The UK’s longest case was a PR disaster for the fast food giant
When McDonaldÃ”Ã‡Ã–s ate crow
In 1990, McDonald’s threatened activists of a London-based ethical food group with libel suits. A pamphlet, What’s wrong with McDonald’s, had earned them the ire of the fast food biggie. Three of the activists from London Greenpeace—not to be confused with Greenpeace International, which distanced itself from the matter— apologised to McDonald’s and agreed not to circulate the leaflet. But Helen Steel, a part time bar worker earning £65 a week, and David Morris, an unemployed single parent, were dragged to a London court.
The case provided an opportunity for weighing up evidence for and against modern agribusiness methods. What’s Wrong with McDonald’s had a row of McDonald’s arches along the top of each page. Two of these arches bore the words “McMurder” and “McTorture.” McDonald’s claimed this tantamounted to slander.
In their defence, Steel and Morris quoted the leaflet: Mcdonald’s was responsible for the inhumane torture and murder of cattle, chicken and pigs. Under English law, the burden of proving (on balance of probability) the literal truth of every disparaging statement is on the defendant. This can be an expensive and time-consuming process. Steel and Morris were denied legal aid, as was policy for libel cases, despite having very limited income.
Over seven years, Steel and Morris called 180 witnesses to prove their assertions about food poisoning, unpaid overtime and the company’s misleading claims about recycling. The fast food giant had a panoply of lawyers and spent several million pounds.
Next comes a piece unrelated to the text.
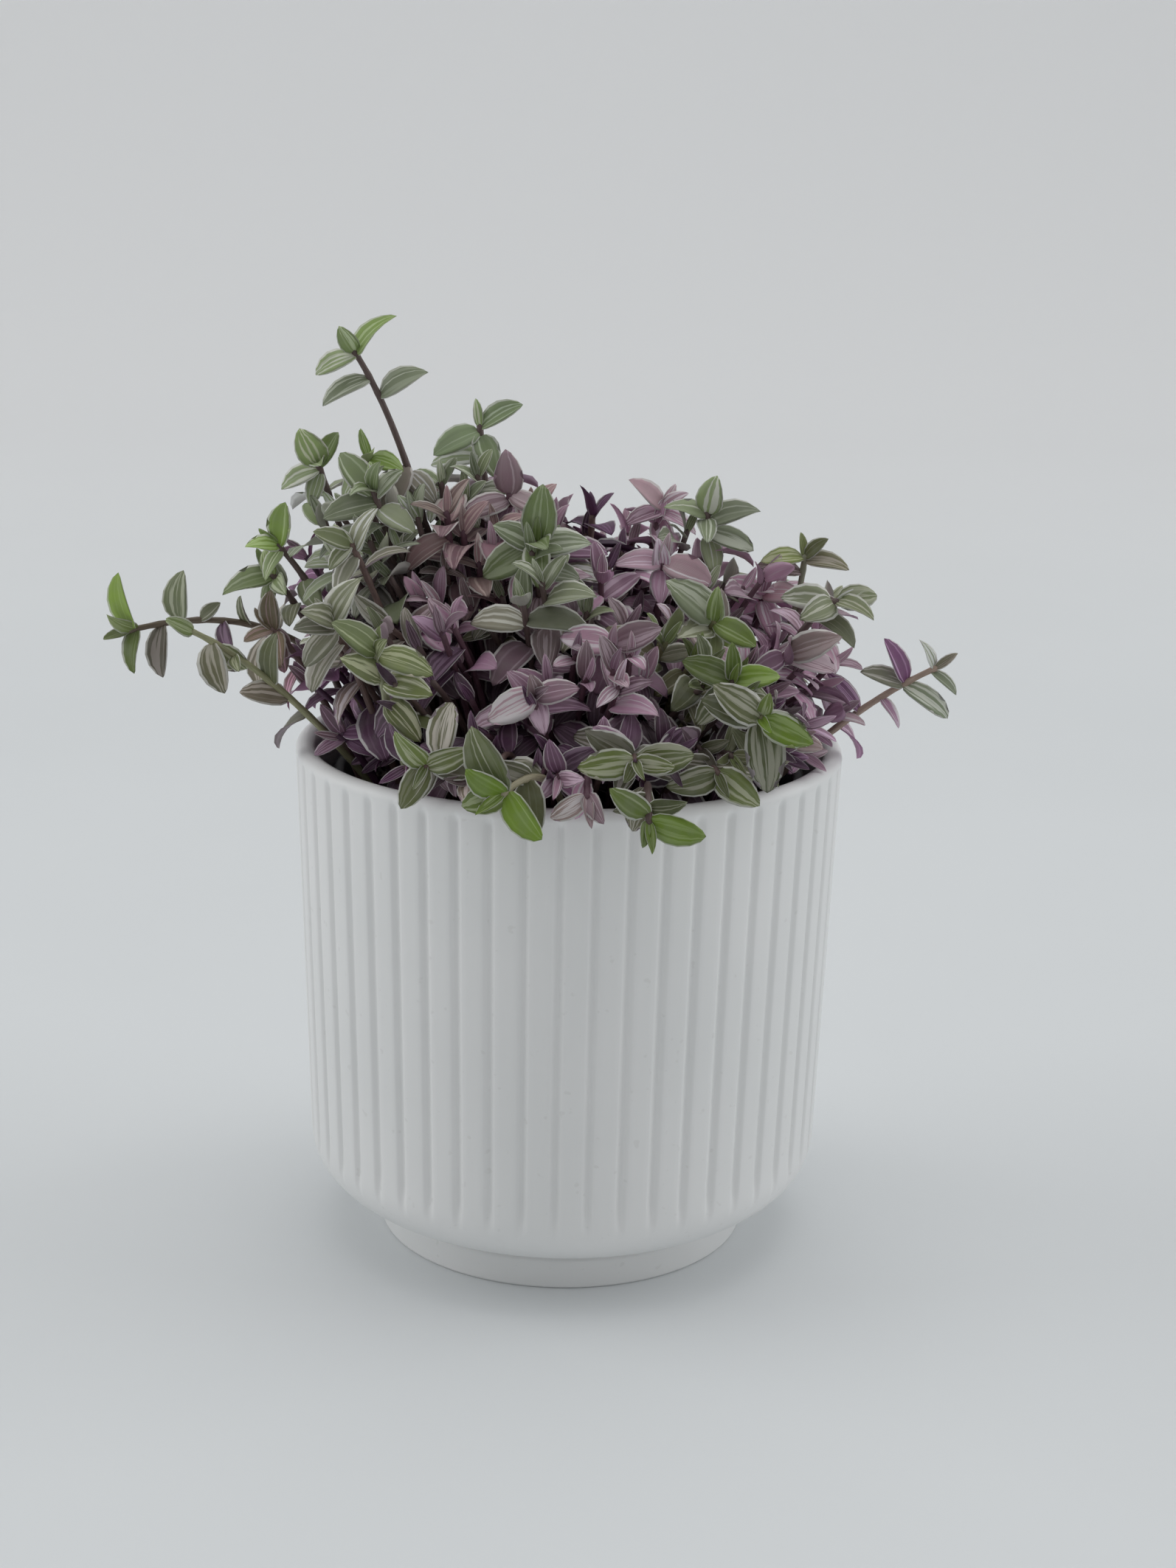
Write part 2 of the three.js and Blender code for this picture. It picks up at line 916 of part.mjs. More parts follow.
// A ring of the ceramic pot at radius r and height z. A plain ring has one point at each flute, and a
// fluted one has the flute's bottom and its two edges, all of them in order of their angle.
function potRing(r, z, depth) {
  const pitch = (2 * Math.PI) / FLUTES;
  const edge = FLUTE_WIDTH / 2 / RIM_RADIUS;
  const ring = [];
  for (let k = 0; k < FLUTES; k += 1) {
    ring.push([pitch * k, r - depth]);
    if (depth) ring.push([pitch * k + edge, r], [pitch * (k + 1) - edge, r]);
  }
  return ring.map(([turn, radius]) => ({ turn, place: point(radius * Math.cos(turn), radius * Math.sin(turn), z) }));
}

// Joins two rings with triangles, always stepping on along the ring whose next point comes first.
function bridge(lower, upper, faces) {
  const turnOf = (ring, k) => (k < ring.length ? ring[k].turn : 2 * Math.PI);
  let i = 0;
  let j = 0;
  while (i < lower.length || j < upper.length) {
    const a = lower[i % lower.length].place;
    const b = upper[j % upper.length].place;
    const onLower = j >= upper.length || (i < lower.length && turnOf(lower, i + 1) <= turnOf(upper, j + 1));
    if (onLower) i += 1;
    else j += 1;
    faces.push(a, onLower ? lower[i % lower.length].place : upper[j % upper.length].place, b);
  }
}

// Ceramic pot: a straight fluted side that tapers a little, rounds under into a bowl and stands on a
// plain foot. The flutes run out under the lip and on the bowl.
function ceramicPot() {
  const sideRadius = (z) => RIM_RADIUS - SIDE_TAPER * (POT_HEIGHT - z);
  const rings = [[FOOT_RADIUS, 0, 0], [FOOT_RADIUS, FOOT_HEIGHT - 1.6, 0], [FOOT_RADIUS - 1, FOOT_HEIGHT, 0]];
  const arc = (r, z, round, drop, turn) => {
    const t = degrees(turn);
    return [r - round + round * Math.cos(t), z - drop * Math.sin(t), 0];
  };
  for (const turn of [72, 48, 24]) {
    rings.push(arc(sideRadius(BOWL_TOP), BOWL_TOP, BOWL_ROUND, BOWL_DROP, turn));
  }
  for (const [z, depth] of [[FLUTE_FOOT, FLUTE_DEPTH], [FLUTE_TOP - 5, FLUTE_DEPTH], [FLUTE_TOP, 0]]) {
    rings.push([sideRadius(z), z, depth]);
  }
  const lip = POT_WALL / 2;
  for (const turn of [0, -60, -120, -180]) rings.push(arc(RIM_RADIUS, POT_HEIGHT - lip, lip, lip, turn));
  const bowl = BOWL_TOP + 2;
  for (const turn of [0, 45, 90]) {
    rings.push(arc(sideRadius(bowl) - POT_WALL, bowl, FLOOR_ROUND, bowl - FLOOR_THICKNESS, turn));
  }
  const faces = [];
  const middle = (z) => [{ turn: 0, place: point(0, 0, z) }];
  const all = [middle(0), ...rings.map((ring) => potRing(...ring)), middle(FLOOR_THICKNESS)];
  for (let k = 1; k < all.length; k += 1) {
    const [lower, upper] = [all[k - 1], all[k]];
    if (lower.length === 1) fan(upper, lower[0].place, faces, true);
    else if (upper.length === 1) fan(lower, upper[0].place, faces, false);
    else bridge(lower, upper, faces);
  }
  return toGeometry(toSolid(new THREE.BufferGeometry().setFromPoints(faces))).rotateZ(degrees(FLUTE_PHASE));
}

// Closes a ring onto one point on the axis.
function fan(ring, centre, faces, below) {
  ring.forEach(({ place }, k) => {
    const next = ring[(k + 1) % ring.length].place;
    faces.push(centre, ...(below ? [next, place] : [place, next]));
  });
}

// The nursery pot's inner radius at a height: its wall slopes out evenly from the floor to the rim.
function nurseryInside(z) {
  const share = (z - FLOOR_THICKNESS) / (NURSERY_TOP - FLOOR_THICKNESS);
  return THREE.MathUtils.lerp(NURSERY_BASE_RADIUS, NURSERY_RIM_RADIUS - 1.6, share) - NURSERY_WALL;
}

function nurseryPot() {
  const base = FLOOR_THICKNESS + GAP;
  const edge = NURSERY_TOP - NURSERY_LIP;
  const profile = [
    [0, base],
    [NURSERY_BASE_RADIUS - 2, base],
    [nurseryInside(base + 2) + NURSERY_WALL, base + 2],
    [nurseryInside(edge) + NURSERY_WALL, edge],
    [NURSERY_RIM_RADIUS, edge],
    [NURSERY_RIM_RADIUS, NURSERY_TOP],
    [nurseryInside(NURSERY_TOP), NURSERY_TOP],
    [nurseryInside(base + 3.5), base + 3.5],
    [NURSERY_BASE_RADIUS - 4, base + NURSERY_FLOOR],
    [0, base + NURSERY_FLOOR],
  ];
  let pot = toSolid(turned(profile, 20, 0));
  for (let k = 0; k < DRAIN_HOLES; k += 1) {
    const hole = new THREE.CylinderGeometry(3, 3, 6, 8).rotateX(Math.PI / 2);
    hole.translate(26, 0, base + 1).rotateZ((2 * Math.PI * k) / DRAIN_HOLES);
    pot = pot.subtract(toSolid(hole));
  }
  return toGeometry(pot);
}

// The root ball: moist peat that fills the nursery pot, with a plain hole for each stem.
function soil(curves) {
  const base = FLOOR_THICKNESS + NURSERY_FLOOR + 2 * GAP;
  const clear = (z) => nurseryInside(z) - GAP;
  const profile = [[0, base], [NURSERY_BASE_RADIUS - 5, base], [clear(base + 3), base + 3]];
  profile.push([clear(SOIL_TOP), SOIL_TOP], [0, SOIL_TOP + SOIL_RISE]);
  let ball = toSolid(turned(profile, 20, 0));
  for (const curve of curves) {
    const start = curve.getTangent(0);
    const foot = curve.getPoint(0).addScaledVector(start, -GAP);
    const path = new THREE.LineCurve3(foot, foot.clone().addScaledVector(start, 14));
    ball = ball.subtract(toSolid(tube(path, HOLE_RADIUS, 1)));
  }
  return toGeometry(ball);
}

const shoots = [...SHOOTS, ...fillShoots()];
const curves = shoots.map(stemCurve);
const leaves = growLeaves(shoots, curves);

addPart("ceramic_pot", ceramicPot(), 0xe9e9e7, 0.45);
addPart("nursery_pot", nurseryPot(), 0x17171a, 0.55);
addPart("soil", soil(curves), 0x2a211c, 0.95);

shoots.forEach((shoot, index) => {
  let plant = toSolid(tube(curves[index], STEM_RADIUS, stemSteps(curves[index])));
  for (const leaf of leaves[index]) plant = plant.add(toSolid(leafGeometry(leaf)));
  addPart("shoot_" + shoot.name, toGeometry(plant), TONES[shoot.tone], 0.6);
});

export default part;
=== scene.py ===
"""Potted callisia: the visual model of a bushy trailing plant in a white fluted ceramic pot.

The plant grows here by the same rules as its solids, in millimetres, and is then finished with
fine leaves, round stems and the small inner foliage. Meshes are written in metres, where the
solids stand.
"""

import math

import bpy
import numpy as np
from mathutils import Matrix


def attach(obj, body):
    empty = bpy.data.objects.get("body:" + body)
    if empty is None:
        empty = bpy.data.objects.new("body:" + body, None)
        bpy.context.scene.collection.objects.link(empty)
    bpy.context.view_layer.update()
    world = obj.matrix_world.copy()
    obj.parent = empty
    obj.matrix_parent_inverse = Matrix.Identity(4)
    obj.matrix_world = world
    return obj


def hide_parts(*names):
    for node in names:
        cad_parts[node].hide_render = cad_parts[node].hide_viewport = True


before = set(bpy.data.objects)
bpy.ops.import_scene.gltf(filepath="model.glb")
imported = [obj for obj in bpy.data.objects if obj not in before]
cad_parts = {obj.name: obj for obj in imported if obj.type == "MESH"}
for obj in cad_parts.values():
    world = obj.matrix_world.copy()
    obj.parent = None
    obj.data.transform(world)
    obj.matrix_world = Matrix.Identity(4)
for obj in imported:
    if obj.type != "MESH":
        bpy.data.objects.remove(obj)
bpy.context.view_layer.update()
MM = 0.001

# Ceramic pot
RIM_RADIUS = 70.0
POT_HEIGHT = 131.6
POT_WALL = 5.0
SIDE_TAPER = 0.03
BOWL_TOP = 26.5
BOWL_ROUND = 26.0
BOWL_DROP = 17.5
FOOT_RADIUS = 48.3
FOOT_HEIGHT = 8.2
FLOOR_THICKNESS = 12.0
FLOOR_ROUND = 21.0
FLUTES = 52
FLUTE_WIDTH = 3.5
FLUTE_DEPTH = 1.05
FLUTE_TOP = 129.4
FLUTE_PHASE = -1.5
FLUTE_PITCH = 2 * math.pi / FLUTES

# Nursery pot and peat
GAP = 0.3
NURSERY_BASE_RADIUS = 39.0
NURSERY_RIM_RADIUS = 60.5
NURSERY_TOP = 124.0
NURSERY_WALL = 1.2
NURSERY_LIP = 4.0
DRAIN_HOLES = 4
DRAIN_RADIUS = 3
DRAIN_REACH = 26
SOIL_TOP = 118.0
SOIL_RISE = 1.5
ROOT_DEPTH = 6.0
CRUMBS = 420

# Stems and leaves. A main leaf keeps its gaps to others' leaves, to its own shoot's and to stems,
# which are looked for within the two reaches.
LEAF_LENGTH = 15.0
ROOTING = 0.25
BLADE_THICKNESS = 0.42
LEAF_GAP = 2.5
OWN_GAP = 1.9
STEM_GAP = 3.1
LEAF_REACH = 20
STEM_REACH = 24
FILL_SHOOTS = 230
FILL_REACH = 70
GOLDEN_ANGLE = 2.39996
FULL_TURN = 6.28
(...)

Steel and Morris spent £30,000.
The activists were not able to call all the witnesses they wanted, especially from South America who were needed to support their claims about the food giant’s activities in the continent’s rainforest. In 1991, Steel and Morris asked for legal aid from the European Court of Human Rights in Strasbourg. But the court ruled that as they had already put up a “tenacious defence”, they could not say they were being denied access to justice.
The long drawn case, however, did mean a lot of bad press for McDonald’s. It gave a fillip to anti-McDonald’s campaign in many parts of Europe and the Americas. The 760-odd page judgement was the final blow to the fast food biggie.
It rejected claims that McDonald’s was to blame for starvation in the Third World or had used lethal poisons to destroy areas of Central and South American rainforest. But in what was seen as a PR disaster for the corporation, judge Alistair Bell ruled that McDonald’s had “pretended to a positive nutritional benefit which their food did not match; had exploited children in its advertising and paid low wages, helping to depress wages in the catering trade”.
He agreed that McDonald’s is “strongly antipathetic to any idea of unionisation, makes workers work hard, with no guaranteed hours and often inadequate breaks and that the company’s workers are sometimes forced to work unlawful hours”. For their failure to prove all their claims, Steel and Morris were ordered to pay £60,000. They appealed the verdict and won further ground. The appeal judges ruled, “If one eats enough McDonald’s food, one’s diet may well become high in fat, with the very real risk of heart disease”. The payout was reduced to £40,000.
McDonald’s have never pursued the case and the offending leaflet continued to be circulated. In 2004, Steel and Morris launched an action against the UK government at the European Court of Human Rights, saying the lack of access to legal aid breached their right to a fair trial as guaranteed under Article 6 of the Human Rights Convention. In 2005, the court ruled in favour of the duo. It also held that the penalty violated their right to freedom of expression.